Steps for NRI Investors: Tax Implications and Repatriation

It's important to remember that tax regulations and rates can change over time. Therefore, it's recommended to verify the latest rules and FD rates before making any investment decisions. Here are some steps for you to follow, when considering tax implications and repatriation.

1. Understand Tax Regulations: Educate yourself about the tax regulations in India and your resident country. Explore the DTAA between the two countries to determine how it impacts your tax liability on NRI fixed deposits.

2. Research and Compare: Research various banks and financial institutions, including Mahindra Finance, to compare NRI FD rates, terms, and benefits. Consider the convenience of banking services and customer support.

3. Consult a Financial Advisor: Given the complexities of taxation and repatriation, consider consulting a financial advisor who specializes in NRI investments. They can help you make informed decisions based on your financial goals and circumstances.

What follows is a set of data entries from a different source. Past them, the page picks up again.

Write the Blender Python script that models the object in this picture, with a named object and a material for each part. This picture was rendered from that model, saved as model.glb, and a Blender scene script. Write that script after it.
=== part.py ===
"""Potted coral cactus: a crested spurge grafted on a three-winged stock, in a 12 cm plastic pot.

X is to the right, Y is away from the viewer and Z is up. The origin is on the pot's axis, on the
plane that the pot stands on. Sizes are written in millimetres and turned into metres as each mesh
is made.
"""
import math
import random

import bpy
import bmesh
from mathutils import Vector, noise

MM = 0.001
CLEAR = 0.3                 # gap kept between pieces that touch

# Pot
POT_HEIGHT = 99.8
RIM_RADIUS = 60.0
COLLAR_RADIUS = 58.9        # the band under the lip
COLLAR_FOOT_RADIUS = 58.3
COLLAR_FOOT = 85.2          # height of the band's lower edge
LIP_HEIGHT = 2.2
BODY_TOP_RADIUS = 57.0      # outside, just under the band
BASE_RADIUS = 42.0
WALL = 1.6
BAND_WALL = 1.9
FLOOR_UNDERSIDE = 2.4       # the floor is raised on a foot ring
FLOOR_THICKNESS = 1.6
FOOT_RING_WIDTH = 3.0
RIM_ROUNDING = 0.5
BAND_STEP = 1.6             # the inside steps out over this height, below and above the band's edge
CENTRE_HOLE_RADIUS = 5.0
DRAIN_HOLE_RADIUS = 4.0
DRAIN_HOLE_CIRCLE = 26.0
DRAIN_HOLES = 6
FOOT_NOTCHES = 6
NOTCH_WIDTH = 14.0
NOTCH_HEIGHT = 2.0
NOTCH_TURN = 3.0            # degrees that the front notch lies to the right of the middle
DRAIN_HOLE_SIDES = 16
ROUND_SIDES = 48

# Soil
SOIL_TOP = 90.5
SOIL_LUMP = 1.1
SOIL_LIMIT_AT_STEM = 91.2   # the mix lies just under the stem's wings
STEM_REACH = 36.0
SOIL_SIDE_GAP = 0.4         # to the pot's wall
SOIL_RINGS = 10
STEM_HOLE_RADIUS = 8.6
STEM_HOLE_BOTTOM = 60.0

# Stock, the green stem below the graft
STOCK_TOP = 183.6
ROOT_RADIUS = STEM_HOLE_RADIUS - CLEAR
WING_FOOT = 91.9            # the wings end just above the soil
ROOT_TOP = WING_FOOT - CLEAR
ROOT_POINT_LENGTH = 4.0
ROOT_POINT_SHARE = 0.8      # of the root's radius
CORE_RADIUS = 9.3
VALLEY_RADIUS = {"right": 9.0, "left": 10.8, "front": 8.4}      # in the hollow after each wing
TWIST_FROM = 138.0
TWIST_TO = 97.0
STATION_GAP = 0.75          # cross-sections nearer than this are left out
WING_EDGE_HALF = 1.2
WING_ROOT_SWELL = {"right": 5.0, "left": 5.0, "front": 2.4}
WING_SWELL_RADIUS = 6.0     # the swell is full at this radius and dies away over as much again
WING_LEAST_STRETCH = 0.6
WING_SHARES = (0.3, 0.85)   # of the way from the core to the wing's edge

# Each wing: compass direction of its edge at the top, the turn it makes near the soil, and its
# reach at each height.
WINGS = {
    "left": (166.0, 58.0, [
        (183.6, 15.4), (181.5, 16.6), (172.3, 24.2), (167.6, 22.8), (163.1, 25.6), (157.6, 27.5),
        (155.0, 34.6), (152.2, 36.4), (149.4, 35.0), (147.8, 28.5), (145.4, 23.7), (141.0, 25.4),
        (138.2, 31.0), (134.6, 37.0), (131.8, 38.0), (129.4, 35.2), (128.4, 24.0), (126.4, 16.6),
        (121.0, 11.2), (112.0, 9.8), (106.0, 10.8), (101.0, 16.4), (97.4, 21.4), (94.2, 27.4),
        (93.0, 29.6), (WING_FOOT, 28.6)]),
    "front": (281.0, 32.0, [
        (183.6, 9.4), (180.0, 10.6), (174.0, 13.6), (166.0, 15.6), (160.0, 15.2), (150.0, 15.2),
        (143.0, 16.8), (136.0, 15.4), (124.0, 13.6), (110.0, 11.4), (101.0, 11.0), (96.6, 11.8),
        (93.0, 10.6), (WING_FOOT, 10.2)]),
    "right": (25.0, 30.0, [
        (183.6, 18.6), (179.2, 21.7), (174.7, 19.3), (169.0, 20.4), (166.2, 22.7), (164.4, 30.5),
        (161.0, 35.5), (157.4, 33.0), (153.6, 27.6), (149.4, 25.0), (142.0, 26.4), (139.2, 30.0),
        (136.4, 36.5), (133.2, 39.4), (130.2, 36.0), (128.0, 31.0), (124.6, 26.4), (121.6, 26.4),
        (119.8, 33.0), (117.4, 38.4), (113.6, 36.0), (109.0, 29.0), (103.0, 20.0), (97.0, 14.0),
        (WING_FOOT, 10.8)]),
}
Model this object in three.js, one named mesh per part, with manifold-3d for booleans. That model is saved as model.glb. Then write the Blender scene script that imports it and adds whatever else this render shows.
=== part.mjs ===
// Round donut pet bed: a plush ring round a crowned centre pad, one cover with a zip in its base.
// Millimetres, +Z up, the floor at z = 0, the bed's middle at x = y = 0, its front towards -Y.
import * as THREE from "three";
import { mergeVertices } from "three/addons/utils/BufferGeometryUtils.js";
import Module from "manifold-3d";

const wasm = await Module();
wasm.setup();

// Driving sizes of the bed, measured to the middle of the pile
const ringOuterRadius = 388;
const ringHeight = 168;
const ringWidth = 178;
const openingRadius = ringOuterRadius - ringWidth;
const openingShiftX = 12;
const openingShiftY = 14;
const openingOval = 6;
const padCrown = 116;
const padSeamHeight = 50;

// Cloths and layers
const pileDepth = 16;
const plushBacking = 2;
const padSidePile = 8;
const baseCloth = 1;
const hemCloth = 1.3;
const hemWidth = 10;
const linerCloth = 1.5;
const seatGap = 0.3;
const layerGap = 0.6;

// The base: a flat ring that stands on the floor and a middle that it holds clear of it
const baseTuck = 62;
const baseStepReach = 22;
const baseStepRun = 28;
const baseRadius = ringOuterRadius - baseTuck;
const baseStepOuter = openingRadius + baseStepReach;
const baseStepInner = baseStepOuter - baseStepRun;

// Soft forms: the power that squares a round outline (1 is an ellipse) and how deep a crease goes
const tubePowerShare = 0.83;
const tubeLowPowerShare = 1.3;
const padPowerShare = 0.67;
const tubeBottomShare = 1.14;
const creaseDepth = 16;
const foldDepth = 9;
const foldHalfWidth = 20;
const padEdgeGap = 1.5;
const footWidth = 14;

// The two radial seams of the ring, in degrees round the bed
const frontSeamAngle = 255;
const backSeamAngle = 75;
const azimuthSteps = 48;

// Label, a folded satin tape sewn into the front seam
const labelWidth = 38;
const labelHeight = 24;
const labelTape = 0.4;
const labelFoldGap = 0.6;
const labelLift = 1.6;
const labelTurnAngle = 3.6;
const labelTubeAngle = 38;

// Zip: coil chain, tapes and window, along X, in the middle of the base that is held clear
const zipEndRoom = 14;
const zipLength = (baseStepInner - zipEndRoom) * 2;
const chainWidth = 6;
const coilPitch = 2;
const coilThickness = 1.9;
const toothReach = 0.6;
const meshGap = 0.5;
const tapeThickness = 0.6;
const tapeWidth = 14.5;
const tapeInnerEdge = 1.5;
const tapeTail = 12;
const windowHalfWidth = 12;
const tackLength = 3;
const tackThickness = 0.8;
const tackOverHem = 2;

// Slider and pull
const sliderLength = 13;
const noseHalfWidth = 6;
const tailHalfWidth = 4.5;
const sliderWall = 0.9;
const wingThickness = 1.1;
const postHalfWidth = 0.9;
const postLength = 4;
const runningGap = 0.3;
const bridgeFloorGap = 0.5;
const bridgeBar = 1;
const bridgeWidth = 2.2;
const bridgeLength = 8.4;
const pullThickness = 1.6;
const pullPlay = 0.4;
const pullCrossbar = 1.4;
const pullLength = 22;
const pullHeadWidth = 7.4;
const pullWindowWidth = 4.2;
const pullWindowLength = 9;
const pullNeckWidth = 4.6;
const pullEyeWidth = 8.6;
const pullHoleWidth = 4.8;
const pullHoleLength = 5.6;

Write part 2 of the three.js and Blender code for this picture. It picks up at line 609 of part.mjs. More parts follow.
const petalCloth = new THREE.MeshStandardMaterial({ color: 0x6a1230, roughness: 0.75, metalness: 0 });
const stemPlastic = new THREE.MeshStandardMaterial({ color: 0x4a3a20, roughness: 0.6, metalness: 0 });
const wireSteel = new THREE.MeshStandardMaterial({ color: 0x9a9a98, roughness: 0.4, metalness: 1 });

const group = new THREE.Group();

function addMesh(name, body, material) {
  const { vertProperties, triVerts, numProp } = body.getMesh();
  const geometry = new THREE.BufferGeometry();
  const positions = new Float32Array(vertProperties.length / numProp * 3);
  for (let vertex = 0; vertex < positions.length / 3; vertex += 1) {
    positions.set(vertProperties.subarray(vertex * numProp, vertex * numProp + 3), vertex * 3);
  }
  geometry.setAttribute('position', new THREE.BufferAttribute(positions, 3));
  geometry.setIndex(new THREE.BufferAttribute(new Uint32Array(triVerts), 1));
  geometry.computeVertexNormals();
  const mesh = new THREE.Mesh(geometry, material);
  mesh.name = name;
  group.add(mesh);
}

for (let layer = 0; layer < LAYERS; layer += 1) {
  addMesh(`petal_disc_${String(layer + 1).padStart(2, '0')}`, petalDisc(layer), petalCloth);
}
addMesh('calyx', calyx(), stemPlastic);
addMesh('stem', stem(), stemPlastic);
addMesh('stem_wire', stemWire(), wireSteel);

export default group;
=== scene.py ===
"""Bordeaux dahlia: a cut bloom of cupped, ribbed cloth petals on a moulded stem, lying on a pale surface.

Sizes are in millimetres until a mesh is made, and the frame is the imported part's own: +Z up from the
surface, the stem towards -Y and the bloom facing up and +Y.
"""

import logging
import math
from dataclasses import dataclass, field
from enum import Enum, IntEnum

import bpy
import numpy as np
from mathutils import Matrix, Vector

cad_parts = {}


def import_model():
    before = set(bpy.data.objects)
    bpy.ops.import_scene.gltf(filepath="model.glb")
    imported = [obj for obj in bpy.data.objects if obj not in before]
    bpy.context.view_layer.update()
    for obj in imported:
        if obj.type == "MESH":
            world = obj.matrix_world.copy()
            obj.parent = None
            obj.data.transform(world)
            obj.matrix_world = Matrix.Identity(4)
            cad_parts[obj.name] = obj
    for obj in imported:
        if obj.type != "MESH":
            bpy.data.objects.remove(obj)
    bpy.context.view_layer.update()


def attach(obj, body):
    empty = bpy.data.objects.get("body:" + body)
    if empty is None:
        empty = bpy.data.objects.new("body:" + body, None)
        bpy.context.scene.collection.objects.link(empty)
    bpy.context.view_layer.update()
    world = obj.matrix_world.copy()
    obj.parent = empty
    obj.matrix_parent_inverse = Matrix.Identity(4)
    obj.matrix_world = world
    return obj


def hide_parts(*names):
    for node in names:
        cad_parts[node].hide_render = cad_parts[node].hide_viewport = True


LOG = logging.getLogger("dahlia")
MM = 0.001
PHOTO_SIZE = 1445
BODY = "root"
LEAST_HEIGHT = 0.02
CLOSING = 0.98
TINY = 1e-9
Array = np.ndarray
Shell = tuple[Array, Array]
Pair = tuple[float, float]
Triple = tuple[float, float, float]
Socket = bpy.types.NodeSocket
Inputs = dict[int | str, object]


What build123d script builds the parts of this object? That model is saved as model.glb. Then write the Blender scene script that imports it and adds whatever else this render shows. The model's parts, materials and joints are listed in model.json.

4. Stay Updated: Tax laws and regulations can change, affecting your NRI investments. Stay updated with the latest changes to ensure compliance and effective tax planning.

Conclusion

NRI fixed deposits offer a secure avenue for NRIs to invest their hard-earned money while benefiting from steady returns. Understanding the tax implications and repatriation rules associated with these deposits is essential to ensure you maximize your returns and adhere to legal requirements.

While considering options like Mahindra Finance NRI fixed deposit rates, it's crucial to remember that tax regulations are subject to change. As you navigate your NRI investment journey, thorough research, professional advice, and compliance with taxation norms will be your pillars of success, enabling you to make the most of your investments while safeguarding your financial future.